> [Provided data]
== == ==

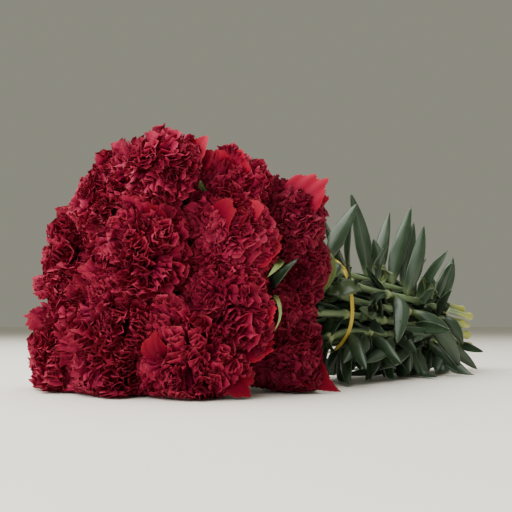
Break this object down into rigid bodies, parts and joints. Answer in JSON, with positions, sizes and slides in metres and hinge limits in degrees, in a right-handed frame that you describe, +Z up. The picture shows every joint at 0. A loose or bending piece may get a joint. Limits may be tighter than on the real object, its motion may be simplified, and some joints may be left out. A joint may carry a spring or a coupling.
{
  "type": "bunch of carnations",
  "caption": "Bunch of full red carnations lying on its side, heads pressed together, leafy stems tied with a rubber band.",
  "frame": {"origin": "middle of the bounding box's base, on the surface that the bunch lies on", "axes": "+X from the flowers towards the cut stem ends, +Y to the left when looking along +X, +Z up"},
  "size_m": [0.5254, 0.2441, 0.2215],
  "materials": {
    "petals": "matte",
    "stem": "satin",
    "leaf": "satin",
    "band": "satin"
  },
  "bodies": {
    "root": {"corolla_01": "petals", "corolla_02": "petals", "corolla_03": "petals", "corolla_04": "petals", "corolla_05": "petals", "corolla_06": "petals", "corolla_07": "petals", "corolla_08": "petals", "corolla_09": "petals", "corolla_10": "petals", "corolla_11": "petals", "corolla_12": "petals", "corolla_13": "petals", "corolla_14": "petals", "corolla_15": "petals", "corolla_16": "petals", "corolla_17": "petals", "corolla_18": "petals", "corolla_19": "petals", "corolla_20": "petals", "stem_01": "stem", "stem_02": "stem", "stem_03": "stem", "stem_04": "stem", "stem_05": "stem", "stem_06": "stem", "stem_07": "stem", "stem_08": "stem", "stem_09": "stem", "stem_10": "stem", "stem_11": "stem", "stem_12": "stem", "stem_13": "stem", "stem_14": "stem", "stem_15": "stem", "stem_16": "stem", "stem_17": "stem", "stem_18": "stem", "stem_19": "stem", "stem_20": "stem", "leaf_01": "leaf", "leaf_02": "leaf", "leaf_03": "leaf", "leaf_04": "leaf", "leaf_05": "leaf", "leaf_06": "leaf", "leaf_07": "leaf", "leaf_08": "leaf", "leaf_09": "leaf", "leaf_10": "leaf", "leaf_11": "leaf", "leaf_12": "leaf", "leaf_13": "leaf", "leaf_14": "leaf", "leaf_15": "leaf", "leaf_16": "leaf", "leaf_17": "leaf", "leaf_18": "leaf", "rubber_band": "band"}
  },
  "joints": []
}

== == ==

> [What is required]
Write down every line of the data exactly as it appears above.

> [Answer to this task]
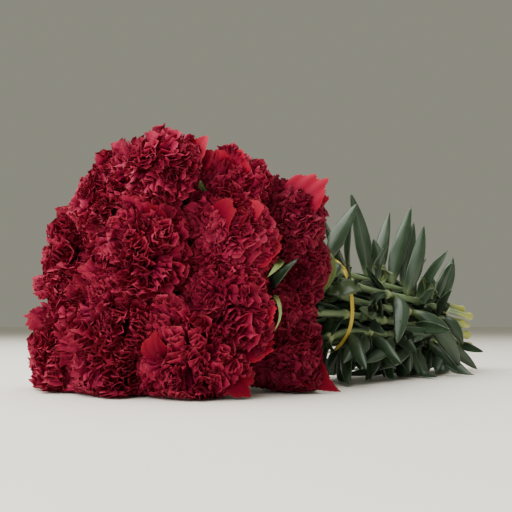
Break this object down into rigid bodies, parts and joints. Answer in JSON, with positions, sizes and slides in metres and hinge limits in degrees, in a right-handed frame that you describe, +Z up. The picture shows every joint at 0. A loose or bending piece may get a joint. Limits may be tighter than on the real object, its motion may be simplified, and some joints may be left out. A joint may carry a spring or a coupling.
{
  "type": "bunch of carnations",
  "caption": "Bunch of full red carnations lying on its side, heads pressed together, leafy stems tied with a rubber band.",
  "frame": {"origin": "middle of the bounding box's base, on the surface that the bunch lies on", "axes": "+X from the flowers towards the cut stem ends, +Y to the left when looking along +X, +Z up"},
  "size_m": [0.5254, 0.2441, 0.2215],
  "materials": {
    "petals": "matte",
    "stem": "satin",
    "leaf": "satin",
    "band": "satin"
  },
  "bodies": {
    "root": {"corolla_01": "petals", "corolla_02": "petals", "corolla_03": "petals", "corolla_04": "petals", "corolla_05": "petals", "corolla_06": "petals", "corolla_07": "petals", "corolla_08": "petals", "corolla_09": "petals", "corolla_10": "petals", "corolla_11": "petals", "corolla_12": "petals", "corolla_13": "petals", "corolla_14": "petals", "corolla_15": "petals", "corolla_16": "petals", "corolla_17": "petals", "corolla_18": "petals", "corolla_19": "petals", "corolla_20": "petals", "stem_01": "stem", "stem_02": "stem", "stem_03": "stem", "stem_04": "stem", "stem_05": "stem", "stem_06": "stem", "stem_07": "stem", "stem_08": "stem", "stem_09": "stem", "stem_10": "stem", "stem_11": "stem", "stem_12": "stem", "stem_13": "stem", "stem_14": "stem", "stem_15": "stem", "stem_16": "stem", "stem_17": "stem", "stem_18": "stem", "stem_19": "stem", "stem_20": "stem", "leaf_01": "leaf", "leaf_02": "leaf", "leaf_03": "leaf", "leaf_04": "leaf", "leaf_05": "leaf", "leaf_06": "leaf", "leaf_07": "leaf", "leaf_08": "leaf", "leaf_09": "leaf", "leaf_10": "leaf", "leaf_11": "leaf", "leaf_12": "leaf", "leaf_13": "leaf", "leaf_14": "leaf", "leaf_15": "leaf", "leaf_16": "leaf", "leaf_17": "leaf", "leaf_18": "leaf", "rubber_band": "band"}
  },
  "joints": []
}